Arnaud Bontemps, directeur adjoint de la DDETSPP de l'Indre

En tout, 252 communes de la région ont vu tout ou partie de leur territoire subir des restrictions, rien que depuis le début du mois de septembre. Et la situation pourrait s'aggraver, car l'efficacité de ces mesures de "bio-sécurité", décidées par le ministère, est remise en cause.

"Les mesures actuelles n'enraient pas l'épidémie"

"Il y a une vraie crainte de l'endémie", c'est-à-dire que la maladie sévisse en permanence sur le territoire, note Charles Fournier. Député EELV de Tours, il est co-rapporteur d'une mission d'information parlementaire sur la grippe aviaire et ses impacts. D'autant plus qu'il constate que "les mesures actuelles n'enraient pas l'épidémie".

"On s'aperçoit que la diffusion s'opère par les flux de personnes, de matériel", explique le député, sans même compter la faune sauvage. En outre, tandis que les foyers d'infection touchent souvent des élevages industriels, comme à Céré-la-Ronde en septembre, ce sont les élevages plus modestes, en plein air, qui on le plus de mal de se remettre de l'élimination de leur cheptel. "Il y a un réel enjeu d'accompagnement des éleveurs, sur le plan financier mais aussi sur le plan psychologique", avance le député.

Une mission d'information parlementaire en novembre

À part la claustration, l'abattage des animaux à risque et la désinfection des élevage, quelles solutions mettre en œuvre contre la grippe aviaire. C'est précisément la question à laquelle vont devoir répondre les deux députés de la mission d'information.

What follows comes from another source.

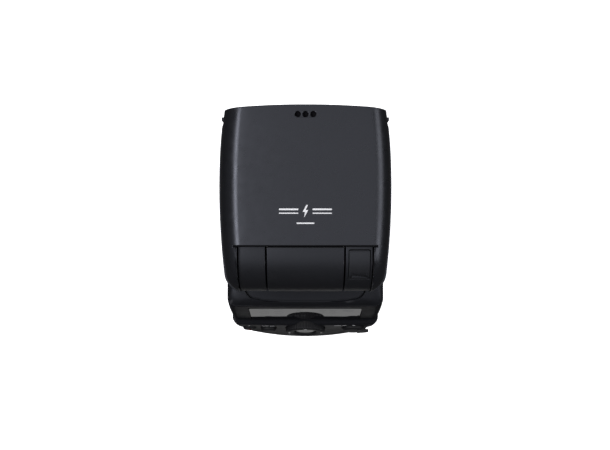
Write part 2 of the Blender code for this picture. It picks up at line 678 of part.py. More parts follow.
def case_shells(panel):
    cavity = as_cutter(loft("case_cavity", case_sections(CASE_WALL), "inner_plastic"))

    rear = loft("rear_case", case_sections(0.0), "case_plastic")
    boolean(rear, rear_zone("rear_zone", panel, -0.15), "INTERSECT")
    cut(rear, cavity)
    window = prism(
        "window_opening",
        rounded_rectangle((-WINDOW_HALF - GAP, WINDOW_LOW - GAP), (WINDOW_HALF + GAP, WINDOW_HIGH + GAP), 1.2, 3),
        -20, 20, "inner_plastic", panel,
    )
    cut(rear, as_cutter(window))
    holes = (("dial", DIAL_X, DIAL_RADIUS), ("test", TEST_X, TEST_RADIUS), ("mode", MODE_X, MODE_RADIUS),
             ("power", POWER_X, POWER_RADIUS))
    for name, x, radius in holes:
        hole = rod(f"{name}_hole", (x, CONTROLS_UP, -12), (x, CONTROLS_UP, 12), radius + GAP, "inner_plastic", panel,
                   sides=32)
        cut(rear, as_cutter(hole))

    front = loft("front_case", case_sections(0.0), "case_plastic")
    plateau = prism(
        "swivel_plateau", plateau_outline(), DECK_Z - 1.8, PLATEAU_Z, "case_plastic")
    join(front, as_cutter(plateau))
    cut(front, cavity, rear_zone("rear_zone_with_gap", panel, 0.15))
    swivel_hole = rod("swivel_hole", (0, AXIS_Y, 70), (0, AXIS_Y, 80), TURNTABLE_BORE, "inner_plastic", sides=40)
    door_hole = box(
        "door_hole", (-50, DOOR_BACK - GAP, DOOR_AXIS_Z - KNUCKLE_RADIUS - GAP),
        (-27.0, DOOR_FRONT + GAP, DOOR_TOP + GAP), "inner_plastic",
    )
    beam_hole = box("beam_hole", (-13.0, 13.6, 24.0), (13.0, 40, 40.0), "inner_plastic")
    pin_hole = rod("door_pin_hole", (DOOR_AXIS_X, DOOR_BACK - 2, DOOR_AXIS_Z), (DOOR_AXIS_X, DOOR_FRONT + 2, DOOR_AXIS_Z),
                   HINGE_PIN_RADIUS + 0.15, "inner_plastic", sides=12)
    cut(front, *[as_cutter(c) for c in (swivel_hole, door_hole, beam_hole, pin_hole)])
    for i, (x, y) in enumerate(screw_places()):
        head = rod(f"screw_seat_{i}", (x, y, 12), (x, y, 15.1), 2.6, "inner_plastic", sides=16)
        shank = rod(f"screw_way_{i}", (x, y, 12), (x, y, 17), 1.3, "inner_plastic", sides=12)
        cut(front, as_cutter(head), as_cutter(shank))

    beam = loft("af_beam_window", case_sections(0.25), "red_window")
    boolean(beam, as_cutter(box("beam_zone", (-12.7, 15.0, 24.3), (12.7, 40, 39.7), "inner_plastic")), "INTERSECT")
    return pin_hole


def plateau_outline():
    """The raised deck that the turntable runs on: bowed at the back, with round corners."""
    radius, bow = 5.0, 1.2
    edge = PLATEAU_HALF - radius
    right = [(edge * share, PLATEAU_BACK + bow * (share * edge / PLATEAU_HALF) ** 2) for share in (0.33, 0.66)]
    right += arc((edge, PLATEAU_BACK + bow + radius), (radius, radius), -90, 0, 5)
    right += [(PLATEAU_HALF, 14.0), (16.0, 23.0)]
    return right + [(-x, y) for x, y in reversed(right)]


def screw_places():
    return [(x, y) for x in (-21.0, 21.0) for y in (-24.0, 4.0)]


def case_screws():
    for i, (x, y) in enumerate(screw_places(), start=1):
        frame = make_frame(f"screw_{i}_axis", (x, y, 0))
        screw = turned(
            f"case_screw_{i}", [(0, 16.8), (1.0, 16.8), (1.0, 14.9), (2.3, 14.9), (2.3, 14.1), (0, 14.1)],
            "steel", frame, steps=16,
        )
        slot = box(f"screw_{i}_slot", (-1.6, -0.25, 13), (1.6, 0.25, 14.5), "steel", frame)
        cut(screw, as_cutter(slot))


def electronics(panel):
    """What the case holds besides the cells."""
    box("lcd_module", (-23.4, WINDOW_LOW + 1.2, -5.4), (23.4, WINDOW_HIGH - 1.2, -1.9), "display", panel)
    prism(
        "display_window", rounded_rectangle((-WINDOW_HALF, WINDOW_LOW), (WINDOW_HALF, WINDOW_HIGH), 1.0, 3),
        -1.5, -0.1, "clear_plastic", panel,
    )
    box("main_board", (-27.5, -10.4, -11.4), (27.5, 40.0, -10.2), "circuit_board", panel)
    rod("main_capacitor", (-24, 12.0, 59.6), (23, 12.0, 59.6), 9.7, "capacitor_sleeve", sides=32)
    round_edges(box("transformer", (-22, -12.3, 50.4), (-5, -0.7, 63.5), "inner_plastic"), 0.8, 1)


# ---------------------------------------------------------------- battery compartment

def battery_bay(pin_hole):
    holder = box("battery_holder", (-24.0, -17.5, 17.3), (25.4, 13.4, 48.6), "inner_plastic")
    door_contact = box("door_contact", (-28.7, -15.5, 20), (-28.1, 11.5, 46), "brass")
    places = [(y, z) for y in CELL_YS for z in CELL_ZS]
    for i, (y, z) in enumerate(places, start=1):
        bore = rod(f"cell_bore_{i}", (-30, y, z), (30, y, z), CELL_RADIUS + GAP, "inner_plastic", sides=24)
        cut(holder, as_cutter(bore))
        rod(f"aa_cell_{i}", (CELL_START_X, y, z), (CELL_START_X + CELL_LENGTH, y, z), CELL_RADIUS, "cell_wrap")
        spring = rod(
            f"cell_spring_{i}", (-28.4, y, z), (-24.8, y, z), 3.6, "brass", sides=12, end_radius=2.2)
        join(door_contact, as_cutter(spring))
    box("battery_contact_plate", (26.5, -15.5, 20), (27.1, 11.5, 46), "brass")

    door = loft("battery_door", case_sections(0.0), "case_plastic")
    zone = box("door_zone", (-50, DOOR_BACK, DOOR_AXIS_Z), (DOOR_INNER_X, DOOR_FRONT, DOOR_TOP), "inner_plastic")
    boolean(door, as_cutter(zone), "INTERSECT")
    knuckle = rod(
        "door_knuckle", (DOOR_AXIS_X, DOOR_BACK, DOOR_AXIS_Z), (DOOR_AXIS_X, DOOR_FRONT, DOOR_AXIS_Z),
        KNUCKLE_RADIUS, "case_plastic", sides=16,
    )
    latch_seat = box("latch_seat", (-50, -7.2, 42.0), (-32.3, 4.2, 45.6), "inner_plastic")
    cut(join(door, as_cutter(knuckle)), pin_hole, as_cutter(latch_seat))
    rod("door_hinge_pin", (DOOR_AXIS_X, DOOR_BACK - 1.7, DOOR_AXIS_Z), (DOOR_AXIS_X, DOOR_FRONT + 1.7, DOOR_AXIS_Z),
        HINGE_PIN_RADIUS, "steel", sides=12)
    latch = box("door_latch", (-34.2, -6.9, 42.3), (-32.6, 0.9, 45.3), "button_rubber")
    round_edges(latch, 0.3, 1)


# ---------------------------------------------------------------- controls

def controls(panel):
    """Each has a skirt behind the panel, which holds it in, and a face that stands proud."""
    panel = panel_frame("controls_row", 0, CONTROLS_UP, CONTROLS_OUT, panel)
    dial_frame = panel_frame("dial_axis", DIAL_X, parent=panel)
    turned(
        "select_dial",
        [(SET_RADIUS + GAP, 1.6), (8.6, 2.2), (DIAL_RADIUS, 1.6), (DIAL_RADIUS, -4.0), (DIAL_RADIUS + 0.9, -4.0),
         (DIAL_RADIUS + 0.9, -4.8), (SET_RADIUS + GAP, -4.8)],
        "button_rubber", dial_frame, steps=40,
    )
    turned("set_button", [(0, 1.5), (4.2, 1.4), (SET_RADIUS, 0.9), (SET_RADIUS, -5.2), (0, -5.2)],
           "gloss_plastic", dial_frame, steps=32)
    for name, x, radius, sink, proud, skirt in (
        ("test_button", TEST_X, TEST_RADIUS, TEST_SINK, 1.0, -6.2),
        ("mode_button", MODE_X, MODE_RADIUS, 0.0, 1.5, -4.0),
    ):
        frame = panel_frame(name + "_axis", x, 0, -sink, panel)
        turned(
            name,
            [(0, proud), (radius - 0.6, proud - 0.1), (radius, proud - 0.6), (radius, skirt),
             (radius + 0.5, skirt), (radius + 0.5, skirt - 0.8), (0, skirt - 0.8)],
            "button_rubber", frame, steps=24,
        )
    power_frame = panel_frame("power_axis", POWER_X, parent=panel)
    lever = turned(
        "power_lever",
        [(0, 1.4), (4.4, 1.3), (POWER_RADIUS, 0.7), (POWER_RADIUS, -4.8), (POWER_RADIUS + 0.8, -4.8),
         (POWER_RADIUS + 0.8, -5.6), (0, -5.6)],
        "button_rubber", power_frame, steps=32,
    )
    tab = prism(
        "power_tab", [(2.0, -3.2), (5.7, -1.9)] + arc((5.8, 0), (1.5, 1.5), -70, 70, 5) + [(5.7, 1.9), (2.0, 3.2)],
        0.5, 1.8, "button_rubber", power_frame,
    )
    join(lever, as_cutter(tab))


# ---------------------------------------------------------------- foot

def foot():
    foot_frame = make_frame("foot_axis", (0, 0, 0))
    half, length = FOOT_HALF_WIDTH, FOOT_HALF_LENGTH
    shoe = prism("shoe_foot", rounded_rectangle((-half, -length), (half, length), 1.2, 3), 0, FOOT_PLATE, "steel")
    riser = box("foot_riser", (-FOOT_NECK_HALF, -length, 1.0), (FOOT_NECK_HALF, length, FOOT_NECK_TOP + 0.4), "steel")
    flange = box("foot_flange", (-half, -length, FOOT_NECK_TOP), (half, length, 5.0), "steel")
    contact_hole = box("contact_hole", (-4.9, -4.7, -1), (4.9, 4.7, 8), "steel")
    pin_way = rod("lock_pin_way", (0, LOCK_PIN_Y, -1), (0, LOCK_PIN_Y, 13), 1.35, "inner_plastic", sides=16)
    join(shoe, as_cutter(riser), as_cutter(flange))
    cut(shoe, as_cutter(contact_hole), as_cutter(pin_way))

    block = box("contact_block", (-4.6, -4.4, 0.1), (4.6, 4.4, 5.0), "inner_plastic")
    for i, (x, y) in enumerate(CONTACT_PINS, start=1):
        well = rod(f"contact_well_{i}", (x, y, -2), (x, y, 4.4), CONTACT_RADIUS + GAP, "inner_plastic", sides=12)
        cut(block, as_cutter(well))
        rod(f"contact_pin_{i}", (x, y, -0.5), (x, y, 3.5), CONTACT_RADIUS, "brass", sides=12)

    pedestal = rod("foot_pedestal", (0, 0, 5.3), (0, 0, 9.8), 9.0, "case_plastic", foot_frame, sides=40)
    shoulder = prism(
        "pedestal_shoulder", rounded_rectangle((-15.5, -14), (15.5, 16), 6.0), 9.5, 13.7, "case_plastic")
    join(pedestal, as_cutter(round_edges(shoulder, 0.8, 1)))
    cut(pedestal, pin_way)

    lever_frame = make_frame("lock_lever_axis", (0, 0, 0), (0, 0, math.radians(LEVER_START_DEG)))
    lever = prism("lock_lever", lever_outline(), 5.7, 9.0, "button_rubber", lever_frame)
    ring = rod("lever_bore", (0, 0, 0), (0, 0, 20), 9.4, "inner_plastic", lever_frame, sides=40)
    cut(lever, as_cutter(ring))
    rod("lock_pin", (0, LOCK_PIN_Y, 0.3), (0, LOCK_PIN_Y, 11.0), 1.05, "steel", sides=16)


def lever_outline():
    """A ring round the foot with a thumb tab behind it, before its bore is cut."""
    tab = [(6.5, -23.0), (7.5, -22.0), (8.0, -9.75)]
    around = arc((0, 0), (LEVER_RADIUS, LEVER_RADIUS), -50, 230, 28)
    return tab + around + [(-8.0, -9.75), (-7.5, -22.0), (-6.5, -23.0)]


# ---------------------------------------------------------------- assembly

def main():
    clear_scene()
    make_finishes()
    head_covers()
    head_front()
    pull_out_panels()
    zoom_unit()
    hinge_hubs()
    neck()
    panel = panel_frame("control_panel")
    pin_hole = case_shells(panel)
    case_screws()
    electronics(panel)
    battery_bay(pin_hole)
    controls(panel)
    foot()


main()
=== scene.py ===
"""A hot-shoe flash, finished for rendering on the frame of its CAD model.

Lengths are in millimetres, and MM turns them into metres where a mesh is made. +Z is up, the flash
fires along +Y and its display faces -Y. Pieces on the control panel are built in the panel's own
frame: X right, Y up the panel, Z out of it.
"""

import math

import bmesh
import bpy
from mathutils import Matrix, Vector


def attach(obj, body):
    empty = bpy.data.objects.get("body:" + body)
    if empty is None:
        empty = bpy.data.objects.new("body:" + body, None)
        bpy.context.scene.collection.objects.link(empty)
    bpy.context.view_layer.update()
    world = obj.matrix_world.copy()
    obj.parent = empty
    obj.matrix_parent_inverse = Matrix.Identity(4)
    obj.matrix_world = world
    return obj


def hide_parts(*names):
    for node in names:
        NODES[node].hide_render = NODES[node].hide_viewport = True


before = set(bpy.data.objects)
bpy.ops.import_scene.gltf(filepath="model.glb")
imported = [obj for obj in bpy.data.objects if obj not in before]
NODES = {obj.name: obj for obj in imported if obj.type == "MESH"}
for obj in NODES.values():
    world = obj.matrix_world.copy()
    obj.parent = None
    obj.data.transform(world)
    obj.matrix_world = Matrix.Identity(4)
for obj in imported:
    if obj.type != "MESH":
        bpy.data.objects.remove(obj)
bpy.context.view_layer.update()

MM = 0.001
GAP = 0.3

# ---------------------------------------------------------------- camera, light and floor

# The studio's lengths are in metres. The camera looks straight down on the flash.
CAMERA_PLACE, SENSOR_WIDTH, FOCAL_LENGTH = (-0.00015, 0.013, 0.400), 36.0, 44.97
LIGHT_COLOUR, WORLD_COLOUR, WORLD_LIGHT = (0.96, 0.965, 1.0), (0.95, 0.96, 1.0, 1.0), 0.1
KEY_POWER, FILL_POWER, CEILING_POWER = 5.6, 3.0, 11.5
STUDIO_SIZE = 6.0
FLOOR_COLOUR, FLOOR_TONE, FLOOR_Z = 0.9, 0.88, -0.0008
CARD_TONE, CARD_PLACE, CARD_SCALE = 0.46, (0.0, -0.067, -0.0009), (0.038, 0.011, 1.0)
MAT_TONE, MAT_RADIUS, MAT_Z = 0.03, 0.16, -0.0010
TABLE_TONE, TABLE_Z = 0.025, -0.0012

camera_data = bpy.data.cameras.new("camera")
camera_data.sensor_width = SENSOR_WIDTH
camera_data.lens = FOCAL_LENGTH
camera_data.clip_start = 0.01
camera = bpy.data.objects.new("camera", camera_data)
camera.location = CAMERA_PLACE
bpy.context.scene.collection.objects.link(camera)
bpy.context.scene.camera = camera
bpy.context.scene.view_settings.view_transform = "Standard"


def soft_light(name, place, target, size, power):
    """size is its level width, then its height up the plane that it faces."""
    light = bpy.data.lights.new(name, "AREA")
    light.shape = "RECTANGLE"
    light.size, light.size_y = size
    light.energy = power
    light.color = LIGHT_COLOUR
    lamp = bpy.data.objects.new(name, light)
    lamp.location = place
    lamp.rotation_euler = (Vector(target) - Vector(place)).to_track_quat("-Z", "Y").to_euler()
    bpy.context.scene.collection.objects.link(lamp)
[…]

À partir de ce 3 novembre, Charles Fournier et son collègue MoDem Philippe Bolo, élu dans le Maine-et-Loire, vont entendre des éleveurs, mais aussi des chercheurs sur la pistes de nouveaux traitements préventifs. Par exemple, la société pharmaceutique vétérinaire Ceva, qui travaille sur des vaccins.

Le tout, "sans déstructurer la filière", qui représente un "enjeu économique colossal", reconnaît le député de Tours.

Tout un système à revoir ?

Mais au-delà de la vaccination et des indemnités, c'est tout un système qu'il faudrait, à terme, revoir. "À mon sens, il faudra plus que de simples ajustements", estime Charles Fournier, convaincu que "le seul pari technologique ne suffira pas".

"Ça passera par des questions plus profondes sur l'organisation de ces élevages", avance encore l'élu, qui espère "mettre également le sujet du bien-être animal" sur la table. Par exemple, la remise en cause du modèle industriel d'élevage de volaille, qualifié par la Confédération paysanne de "bouillon de culture" pour le virus. Reste à savoir par quoi le remplacer, et sous quel calendrier.